- The Indian policymakers have made enormous efforts to kickstart the economic activities after two years of the pandemic-induced restrictions curtailing several sectors from marching ahead. Most hearteningly, many of the crucial sectors are seeing welcome growth and some have already reached pre-pandemic levels cheering the policymakers as well as people associated to strive further. However, there is one sector that has taken a severe beating, and which continues to reel under the ill-effects of successive lockdowns even as the third Covid wave picks up pace exponentially.
PC: Ketto
- Yes, I am referring to the education sector, especially from kindergarten to Grade 12 which has witnessed online and offline pedagogy in commensurate with the Covid waves. The devastating effects of the pandemic on key economic sectors are physically visible. Unfortunately, the humongous psychological, emotional, social, and educational learning loss to the young children for their overall wellbeing and organic growth cannot be quantified. Mind you, the first two Covid waves have resulted in Indian students suffering one of the longest school closures in the world, and now Omicron has again pushed them back into a chaotic patchwork of schools open or closed as per different state regulations.
- Our authorities cite protecting children as their most unbending priority. Do countries who have gone the extra mile to continue physical classes care about their children any less, or about educational outcomes more? All other economic activities are permitted to resume soon after the vaccination drive for eligible picked up pace courtesy sustained dissemination of information and exhortations. Contrarily, under-18 vaccination has been initiated here a year after Israel, nine months after the US, and six months after the UK. It is heartening to see 45% of the 7.4 crore strong cohort of 15-17 years age group have been inoculated within 13 days of opening vaccination.
PC: Healthathomes
- As per the authorities, it will be the turn of the 12-14 age group which is estimated to be similarly numbered at 7.12 crore.

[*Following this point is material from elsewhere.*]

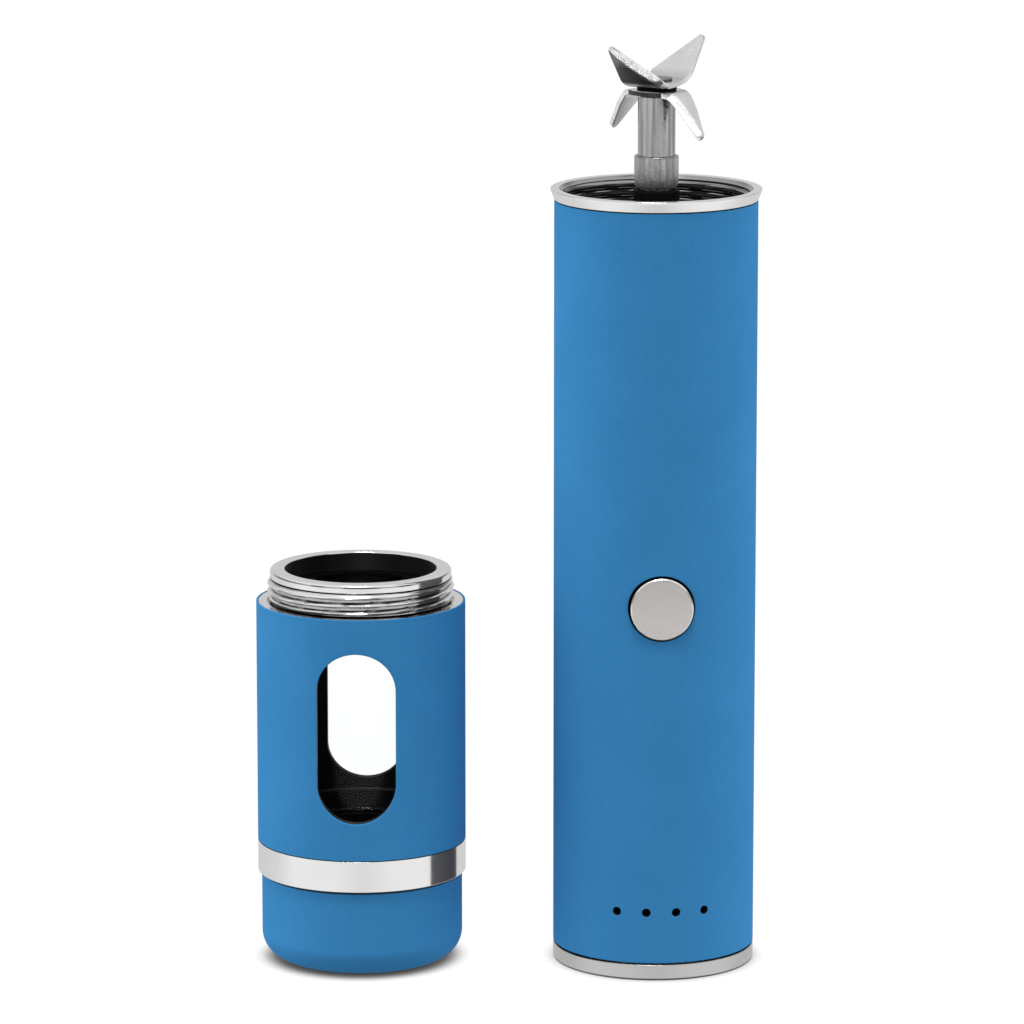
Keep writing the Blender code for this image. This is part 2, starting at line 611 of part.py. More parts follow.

Inoculation to this group will commence around February-end or early March only when double-dosing of the first group is completed. Needless to mention, many of the 16.2 crore children aged 5-11 years will be waiting for vaccines well into the second half of 2022 and whose development is most fundamentally impacted by school closures for whom no vaccine is authorized yet. Many states seem equally clueless about tackling the acute schooling poverty of the last two years as well. By now, the authorities should have increased teacher support to reconfiguring syllabi and also amping up learning recovery programmes.
- Remember, the vaccines are going to be the game-changers as the only means of defense against future variants and waves. Where do we stand vis-à-vis vaccine for these groups? Note that the Covaxin supply is around 6 crore a month, which children have to split with adults’ regular jabs and boosters. Thus, Covaxin alone cannot get our kids jabbed fast enough. Vaccine candidates like Corbevax and Covovax trials are still underway. Most intriguingly, why isn’t ZyCov-D having received emergency use approval for those 12 years and above way back in August is not being pressed into service? No answers are forthcoming. Nonetheless, school-going children should receive vaccination priority akin to adults too. Hope authorities will heed.